The way I did mine, I shot for a specific gravity that would result in an alcohol content of around 16%. Ferment with a champagne yeast with higher tolerance. Once fermented I dilute by half with distilled water, then inoculate. That way the alcohol level is more amenable and will usually produce a 6.5+% acid and I would dilute accordingly.
If you start with an acid content that's too low....it's pretty hard to raise it. 
Good luck


----------



## Vance G (Jan 6, 2011)

I appreciate the guidance. Have you ever distilled your vinegar?


----------



## beemandan (Dec 5, 2005)

I didn't ever distill it.
Any reason that you'd want to?


----------



## Vance G (Jan 6, 2011)

The store bought says it is, just curious.


----------



## beemandan (Dec 5, 2005)

Vance G said:


> The store bought says it is, just curious.
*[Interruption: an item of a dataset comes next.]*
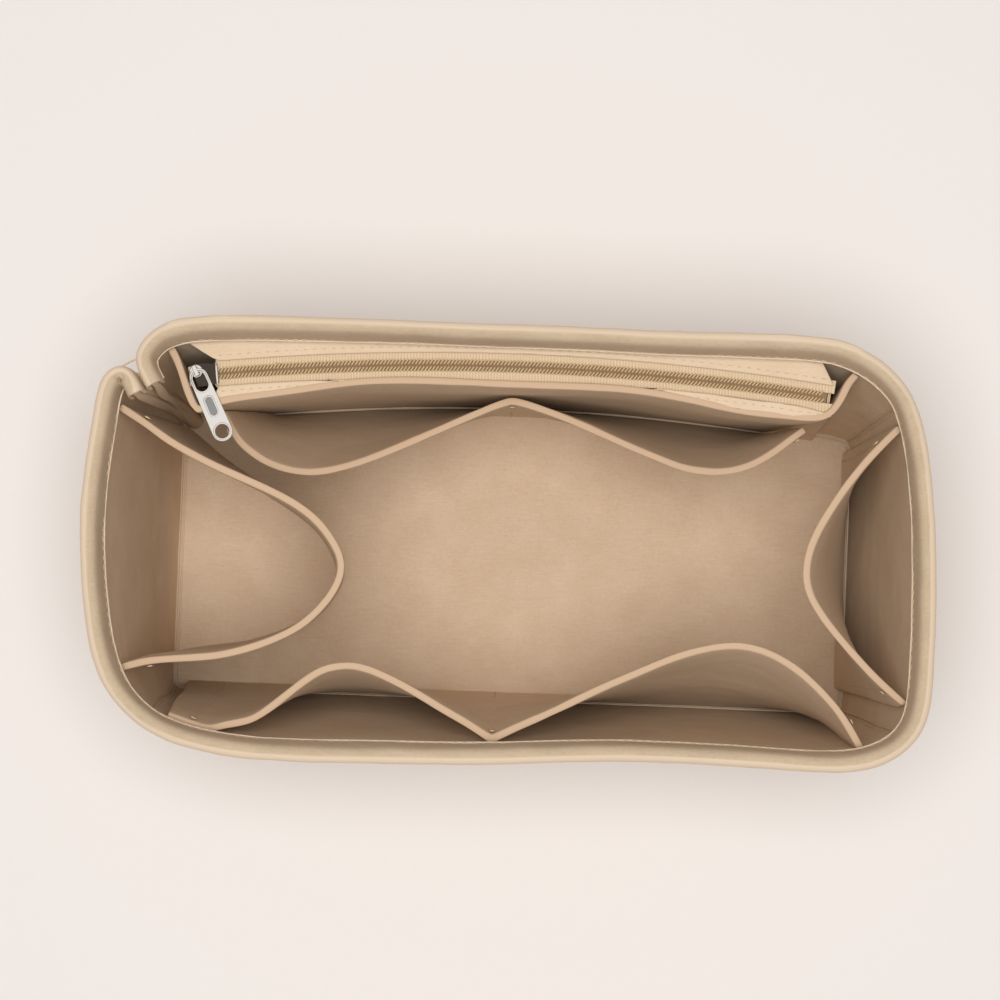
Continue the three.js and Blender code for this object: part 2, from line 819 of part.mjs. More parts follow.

There's Braggs Apple Cider Vinegar....you can find it and any number of unpasteurized (obviously also not distilled) in most health food stores and often in ordinary retail groceries. 
Other than for appearance, I can't think of any good reason to distill it.


----------



## Vance G (Jan 6, 2011)

I know about braggs, people use it for culture. Like I said, I have my own fiecely acidic culture that converted a bottle of 16 percent ABV mead. Still too cold in my basement to brew yet. Single digits, frozen ground covered with snow this morning.


----------